### Goal
Give the data below again, word for word.

* begin Input data *

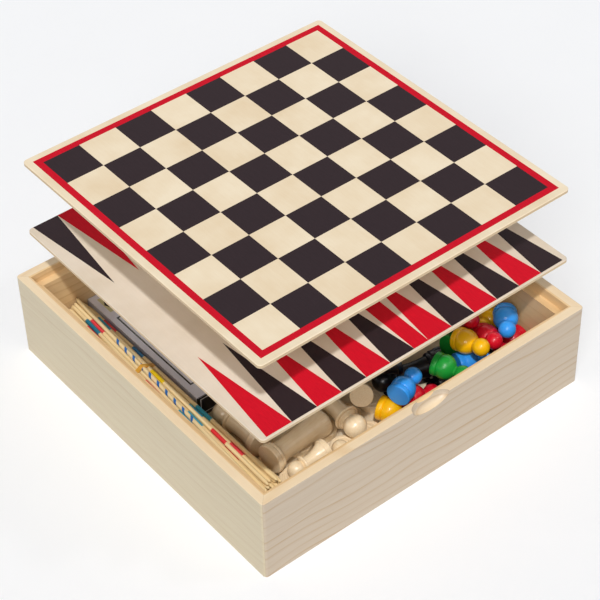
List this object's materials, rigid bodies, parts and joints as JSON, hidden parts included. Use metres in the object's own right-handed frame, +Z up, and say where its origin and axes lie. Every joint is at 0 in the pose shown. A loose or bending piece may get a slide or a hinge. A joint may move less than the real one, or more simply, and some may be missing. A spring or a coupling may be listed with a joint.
{
  "type": "games compendium box",
  "caption": "Square wooden case of mitred boards whose rebate carries a chess board and a backgammon board, over loose men, pawns, pick-up sticks and a carton of dominoes",
  "frame": {"origin": "centre of the case's underside", "axes": "+Z up, the boards lift along it; -Y out of the front wall with the thumb scoop; +X to the right of that wall, away from the pick-up sticks"},
  "size_m": [0.29, 0.29, 0.179],
  "materials": {
    "case_wood": "clear satin lacquer on birch",
    "panel_wood": "sealed plywood",
    "chess_print": "light plywood board printed with dark squares, satin",
    "backgammon_print": "light plywood board printed with points, satin",
    "natural_men": "clear gloss lacquer",
    "black_men": "black gloss lacquer",
    "red_paint": "gloss paint",
    "blue_paint": "gloss paint",
    "yellow_paint": "gloss paint",
    "green_paint": "gloss paint",
    "dice_wood": "satin, dark pips",
    "stick_wood": "smooth, with dyed bands",
    "band_rubber": "matte natural rubber",
    "carton_card": "glossy printed folding board",
    "tile_wood": "painted black with light pips"
  },
  "bodies": {
    "case": {"front_wall": "case_wood", "back_wall": "case_wood", "left_wall": "case_wood", "right_wall": "case_wood", "base_panel": "panel_wood", "natural_king": "natural_men", "natural_queen": "natural_men", "natural_bishops": "natural_men", "natural_knights": "natural_men", "natural_rooks": "natural_men", "natural_pawns": "natural_men", "black_king": "black_men", "black_queen": "black_men", "black_bishops": "black_men", "black_knights": "black_men", "black_rooks": "black_men", "black_pawns": "black_men", "red_pawns": "red_paint", "blue_pawns": "blue_paint", "yellow_pawns": "yellow_paint", "green_pawns": "green_paint", "light_draughts": "natural_men", "dark_draughts": "black_men", "dice": "dice_wood"},
    "lower_board": {"backgammon_board": "backgammon_print"},
    "upper_board": {"chess_board": "chess_print"},
    "stick_bundle": {"mikado_stick": "stick_wood", "mandarin_sticks": "stick_wood", "bonze_sticks": "stick_wood", "samurai_sticks": "stick_wood", "worker_sticks": "stick_wood", "rubber_band": "band_rubber"},
    "domino_box": {"domino_carton": "carton_card", "domino_tiles": "tile_wood"}
  },
  "joints": [
    {"name": "lower_board_lift", "type": "slide", "parent": "case", "child": "lower_board", "axis": [0, 0, 1], "range_m": [-0.05, 0.04]},
    {"name": "upper_board_lift", "type": "slide", "parent": "lower_board", "child": "upper_board", "axis": [0, 0, 1], "range_m": [-0.059, 0.04]},
    {"name": "stick_bundle_lift", "type": "slide", "parent": "case", "child": "stick_bundle", "axis": [0, 0, 1], "range_m": [0, 0.024]},
    {"name": "domino_box_lift", "type": "slide", "parent": "case", "child": "domino_box", "axis": [0, 0, 1], "range_m": [0, 0.03]}
  ]
}
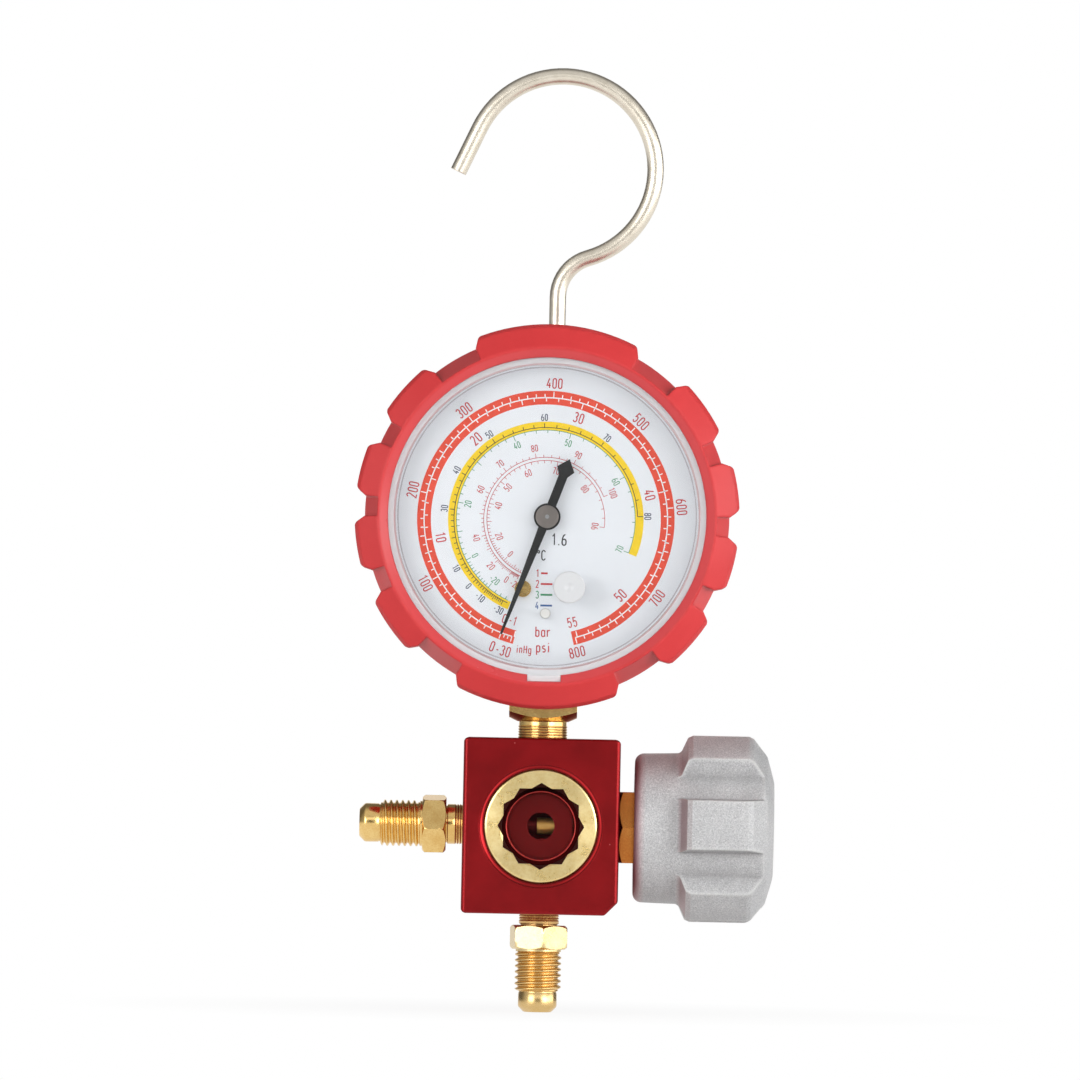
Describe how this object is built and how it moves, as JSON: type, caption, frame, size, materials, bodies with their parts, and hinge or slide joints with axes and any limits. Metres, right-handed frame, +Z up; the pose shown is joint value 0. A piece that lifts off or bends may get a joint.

* end Input data *

### Solution
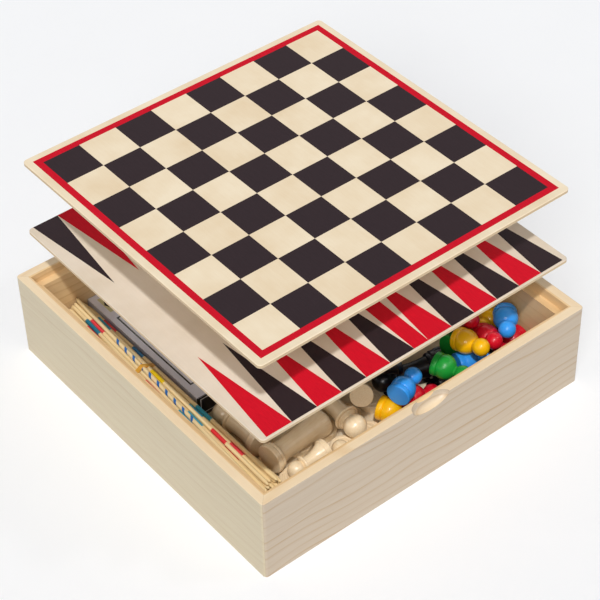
List this object's materials, rigid bodies, parts and joints as JSON, hidden parts included. Use metres in the object's own right-handed frame, +Z up, and say where its origin and axes lie. Every joint is at 0 in the pose shown. A loose or bending piece may get a slide or a hinge. A joint may move less than the real one, or more simply, and some may be missing. A spring or a coupling may be listed with a joint.
{
  "type": "games compendium box",
  "caption": "Square wooden case of mitred boards whose rebate carries a chess board and a backgammon board, over loose men, pawns, pick-up sticks and a carton of dominoes",
  "frame": {"origin": "centre of the case's underside", "axes": "+Z up, the boards lift along it; -Y out of the front wall with the thumb scoop; +X to the right of that wall, away from the pick-up sticks"},
  "size_m": [0.29, 0.29, 0.179],
  "materials": {
    "case_wood": "clear satin lacquer on birch",
    "panel_wood": "sealed plywood",
    "chess_print": "light plywood board printed with dark squares, satin",
    "backgammon_print": "light plywood board printed with points, satin",
    "natural_men": "clear gloss lacquer",
    "black_men": "black gloss lacquer",
    "red_paint": "gloss paint",
    "blue_paint": "gloss paint",
    "yellow_paint": "gloss paint",
    "green_paint": "gloss paint",
    "dice_wood": "satin, dark pips",
    "stick_wood": "smooth, with dyed bands",
    "band_rubber": "matte natural rubber",
    "carton_card": "glossy printed folding board",
    "tile_wood": "painted black with light pips"
  },
  "bodies": {
    "case": {"front_wall": "case_wood", "back_wall": "case_wood", "left_wall": "case_wood", "right_wall": "case_wood", "base_panel": "panel_wood", "natural_king": "natural_men", "natural_queen": "natural_men", "natural_bishops": "natural_men", "natural_knights": "natural_men", "natural_rooks": "natural_men", "natural_pawns": "natural_men", "black_king": "black_men", "black_queen": "black_men", "black_bishops": "black_men", "black_knights": "black_men", "black_rooks": "black_men", "black_pawns": "black_men", "red_pawns": "red_paint", "blue_pawns": "blue_paint", "yellow_pawns": "yellow_paint", "green_pawns": "green_paint", "light_draughts": "natural_men", "dark_draughts": "black_men", "dice": "dice_wood"},
    "lower_board": {"backgammon_board": "backgammon_print"},
    "upper_board": {"chess_board": "chess_print"},
    "stick_bundle": {"mikado_stick": "stick_wood", "mandarin_sticks": "stick_wood", "bonze_sticks": "stick_wood", "samurai_sticks": "stick_wood", "worker_sticks": "stick_wood", "rubber_band": "band_rubber"},
    "domino_box": {"domino_carton": "carton_card", "domino_tiles": "tile_wood"}
  },
  "joints": [
    {"name": "lower_board_lift", "type": "slide", "parent": "case", "child": "lower_board", "axis": [0, 0, 1], "range_m": [-0.05, 0.04]},
    {"name": "upper_board_lift", "type": "slide", "parent": "lower_board", "child": "upper_board", "axis": [0, 0, 1], "range_m": [-0.059, 0.04]},
    {"name": "stick_bundle_lift", "type": "slide", "parent": "case", "child": "stick_bundle", "axis": [0, 0, 1], "range_m": [0, 0.024]},
    {"name": "domino_box_lift", "type": "slide", "parent": "case", "child": "domino_box", "axis": [0, 0, 1], "range_m": [0, 0.03]}
  ]
}
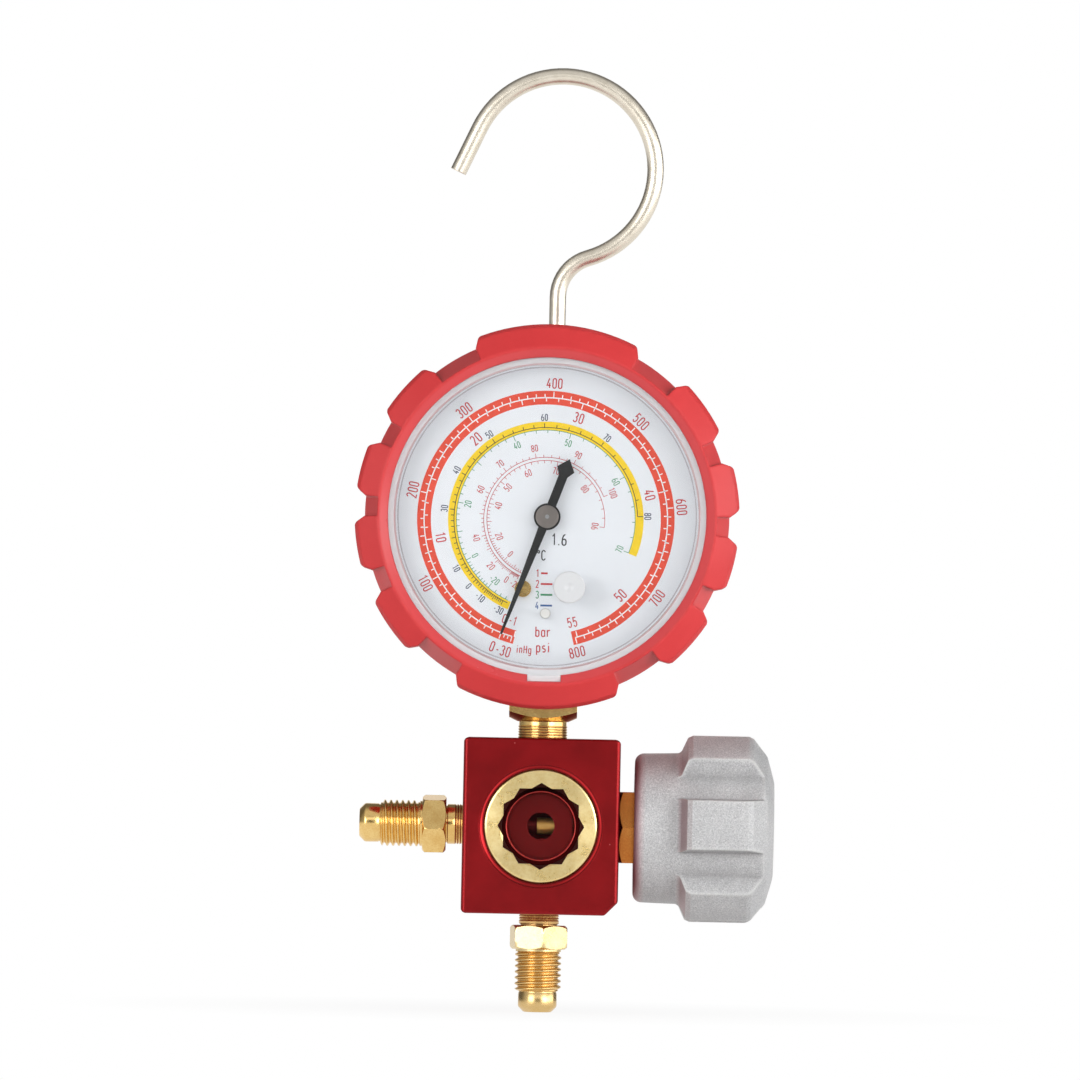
Describe how this object is built and how it moves, as JSON: type, caption, frame, size, materials, bodies with their parts, and hinge or slide joints with axes and any limits. Metres, right-handed frame, +Z up; the pose shown is joint value 0. A piece that lifts off or bends may get a joint.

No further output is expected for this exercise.